One gene called MAOA that played an especially strong role has been shown in other studies to affect antisocial behaviour - and it was disturbingly common, the team at the University of North Carolina reported.
People with a particular variation of the MAOA gene called 2R were very prone to criminal and delinquent behavior, said sociology professor Guang Guo, who led the study.
"I don't want to say it is a crime gene, but 1 per cent of people have it and scored very high in violence and delinquency," Guo said.

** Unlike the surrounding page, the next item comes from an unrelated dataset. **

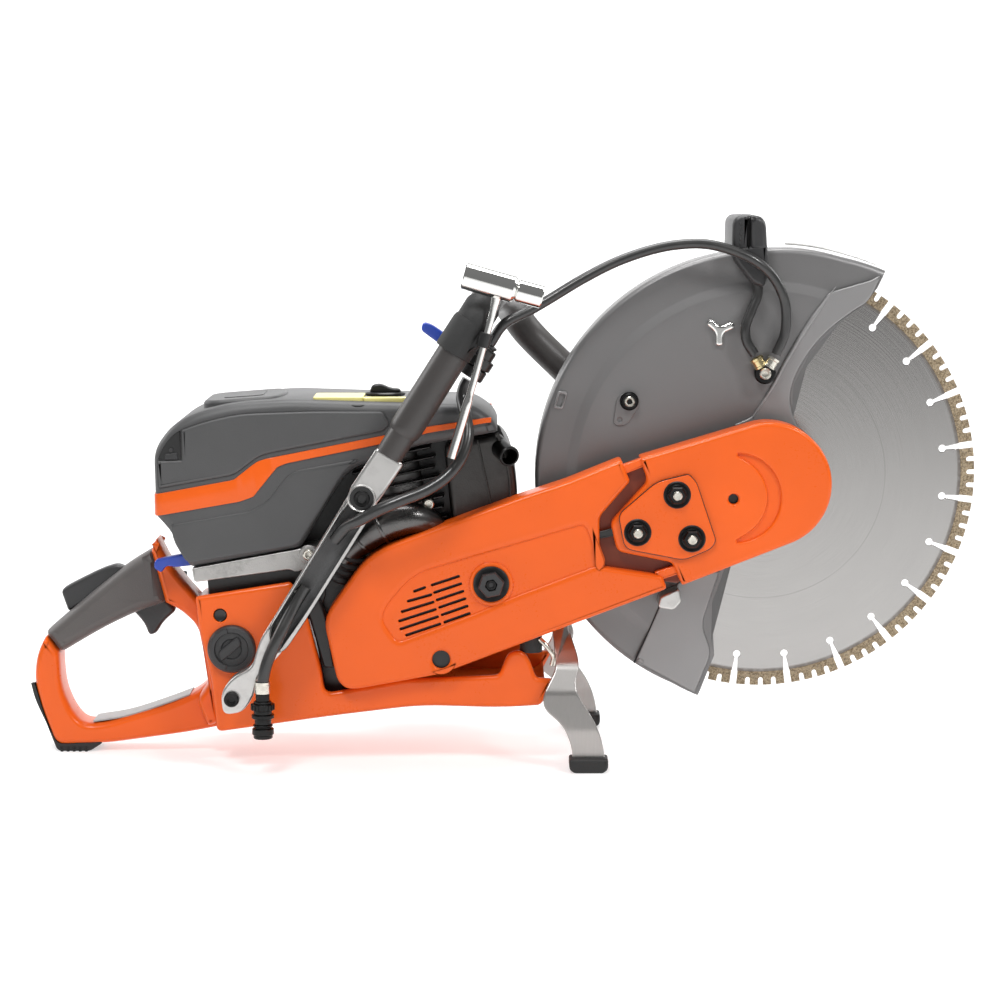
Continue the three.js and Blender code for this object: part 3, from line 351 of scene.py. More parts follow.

His team, which studied only boys, used data from the National Longitudinal Study of Adolescent Health, a US nationally representative sample of about 20,000 adolescents in grades 7 to 12. The young men in the study were interviewed in person regularly, and some gave blood samples. Guo's team constructed a "serious delinquency scale" based on some of the questions the youngsters answered.
Specific variations
"Non-violent delinquency includes stealing amounts larger or smaller than $50, breaking and entering, and selling drugs," they wrote in the August issue of the American Sociological Review. "Violent delinquency includes serious physical fighting that resulted in injuries needing medical treatment, use of weapons to get something from someone, involvement in physical fighting between groups, shooting or stabbing someone, deliberately damaging property, and pulling a knife or gun on someone."
They found specific variations in three genes were associated with bad behaviour, but only when the boys suffered some other stress, such as family issues, low popularity and failing school.
Guo said it was far too early to explore whether drugs might be developed to protect a young man. He also was unsure if criminals might use a genetic defence" in court.